For years, one of the first applications I installed on any Windows Mobile PDA was Pocket Informant. This personal information management application offered far more features than you could get from the built in calendar, contact, and task applications. Pocket Informant makers WebIS have been offering a finger-friendly version of Pocket Informant for the iPhone and iPod Touch for a while, and I took it for a spin recently.
There are a few significant differences between the Windows Mobile and iPhone versions of Pocket Informant. The first and most noticeable is that Pocket Informant for the iPhone has been designed to be easy to use with your fingertip rather than a stylus. Instead of tapping and holding on tiny text, you can tap on a day in the calendar to bring up an Events view with larger text showing appointments coming up each day. Tap any appointment to see more details or edit it.
The second, and at least as important difference is that at $10, Pocket Informant for the iPhone is significantly cheaper than the $20 Windows Mobile version. There’s also a free version of Pocket Informant for the iPhone with a limited feature set.
This pricing makes sense since iPhone apps tend to be cheaper and $20 seems like a lot of money to pay for an iPhone app. There are also an awful lot of iPhone users out there, which could theoretically make it easier to make money by selling the software for less money.
The iPhone app doesn’t include a contact manager. But the calendar is at least as good as the version for Windows Mobile. One of my favorite aspects is that there’s a very usable week view. For some reason, most mobile calendars I’ve seen have decent day and month views. But when you switch to the week view, you see a bunch of lines letting you know when there are appointments instead of text telling you what those appointments are.
Pocket Informant divides the screen into 7 segments and lets you see what’s actually happening, today, tomorrow, and a week from today at a glance. I don’t know why this is such a revolutionary concept, but it’s almost worth paying $10 for this feature alone. But it’s the next one that gets me really excited.
Pocket Informant for the iPhone can synchronize your appointments with Google Calendar. If you have multiple Google calendars, you can select which ones you would like to sync, and Pocket Informant will synchronize just those calendars — using the same colors on your iPhone as you would get from the web interface.
This means you can make an appointment from any PC by visiting Google Calendar in your web browser and it will show up on your phone. Or vice versa. You can even use Google Calendar Sync to keep your Outlook, Google Calendar, and Pocket Informant calendars all synchronized.
The free version of Pocket Informant will let you synchronize your appointments with Google Calendar. But it will only synchronize 3 weeks of data at a time — this week, last week, and next week. If you want more complete data you’ll need to pony up $10.

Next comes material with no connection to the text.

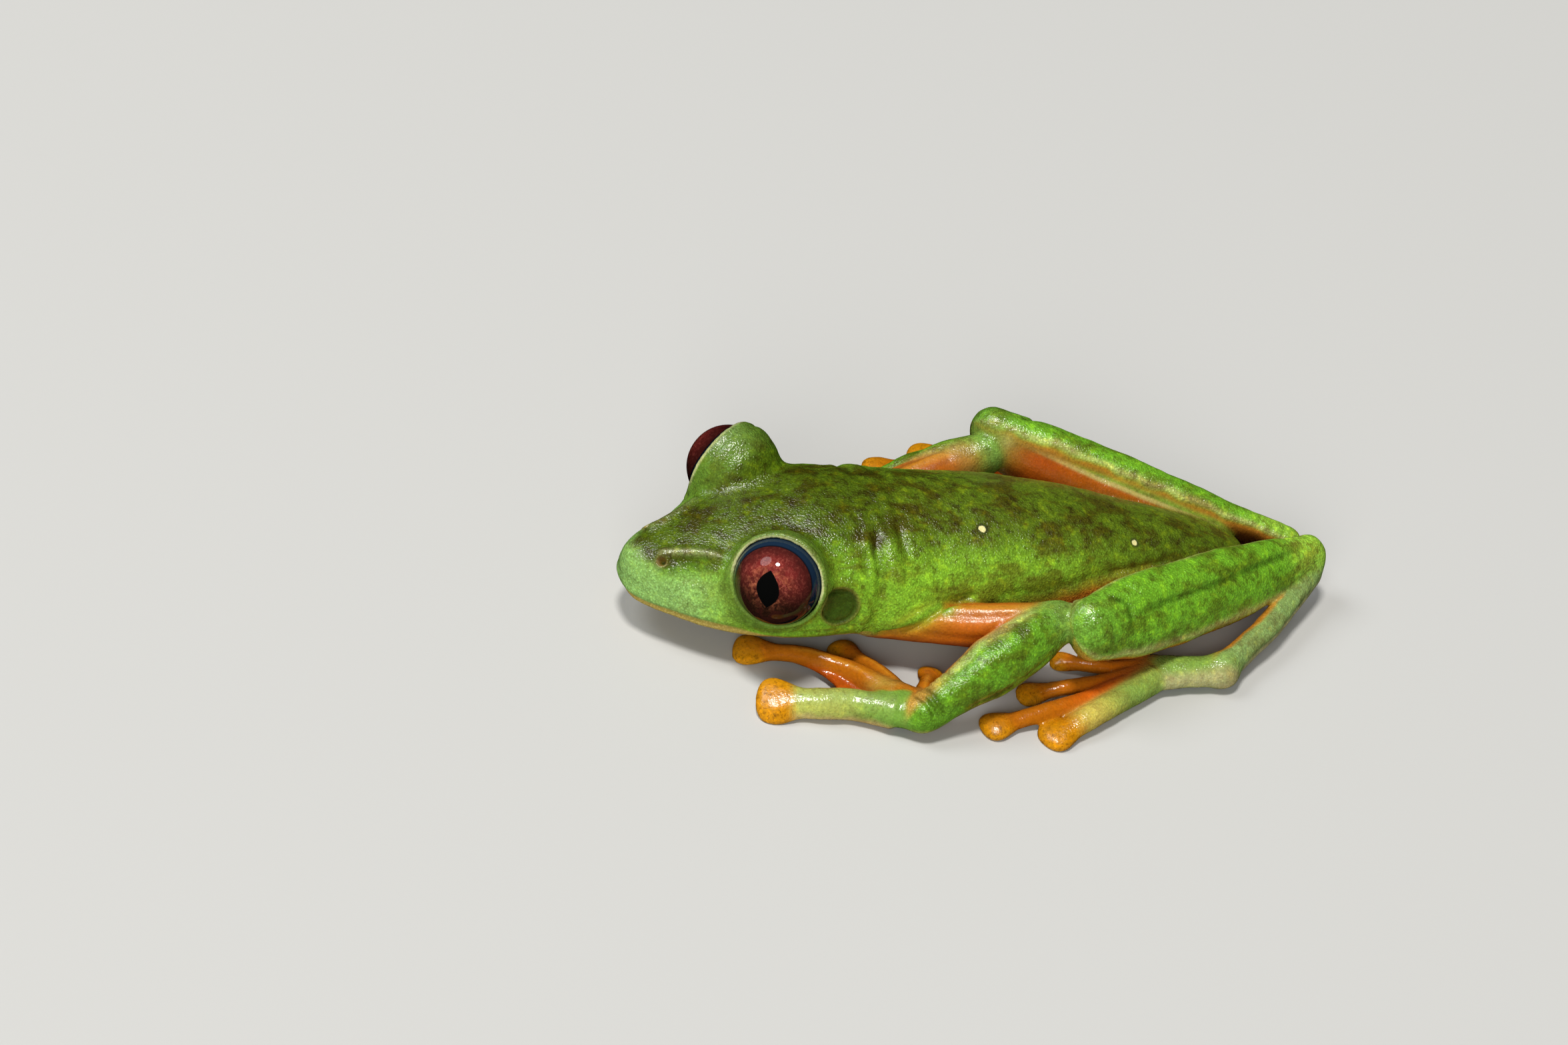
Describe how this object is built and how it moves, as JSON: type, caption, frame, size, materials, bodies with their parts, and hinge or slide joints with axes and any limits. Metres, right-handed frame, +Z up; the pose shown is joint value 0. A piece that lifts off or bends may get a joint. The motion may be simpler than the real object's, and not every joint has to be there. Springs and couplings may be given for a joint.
{
  "type": "leaf frog",
  "caption": "Life-size still model of a red-eyed leaf frog crouched at rest, with its limbs folded close and its webbed hands and feet spread flat.",
  "frame": {"origin": "middle of the bounding box at floor level, under the frog's belly", "axes": "-Y towards the snout, +X towards the frog's left side, +Z up from the floor"},
  "size_m": [0.0406, 0.0636, 0.0131],
  "materials": {
    "green_skin": "moist skin, finely granular",
    "orange_skin": "moist smooth skin",
    "throat_skin": "moist smooth skin",
    "eardrum": "thin translucent skin",
    "eye": "wet gloss"
  },
  "bodies": {
    "root": {"head": "green_skin", "lower_jaw": "throat_skin", "neck": "green_skin", "trunk": "green_skin", "pelvis": "green_skin", "eye_left": "eye", "eye_right": "eye", "tympanum_left": "eardrum", "tympanum_right": "eardrum", "upper_arm_left": "orange_skin", "forearm_left": "green_skin", "hand_left": "orange_skin", "thigh_left": "orange_skin", "shank_left": "green_skin", "tarsus_left": "green_skin", "foot_left": "orange_skin", "upper_arm_right": "orange_skin", "forearm_right": "green_skin", "hand_right": "orange_skin", "thigh_right": "orange_skin", "shank_right": "green_skin", "tarsus_right": "green_skin", "foot_right": "orange_skin"}
  },
  "joints": []
}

The full version also lets you view mini-text in the month view. Having used the Windows Mobile version of Pocket Informant, I can tell you, there’s not a lot of room to display multiple appointments in month view no matter what you do. But if you just want to get a sense of what you have to do on each day of the month and not just see a block telling you that there’s some sort of appointment that day, this feature can come in handy.
I didn’t spend a lot of time using the task manager, because it doesn’t synchronize with my online task manager of choice — Remember the Milk. But it does sync your to do list with web-based task manager Toodledo if you enable the synchronization option.
You can set the task manager to use three different styles: Getting Things Done, Franklin Covey, or Toodledo.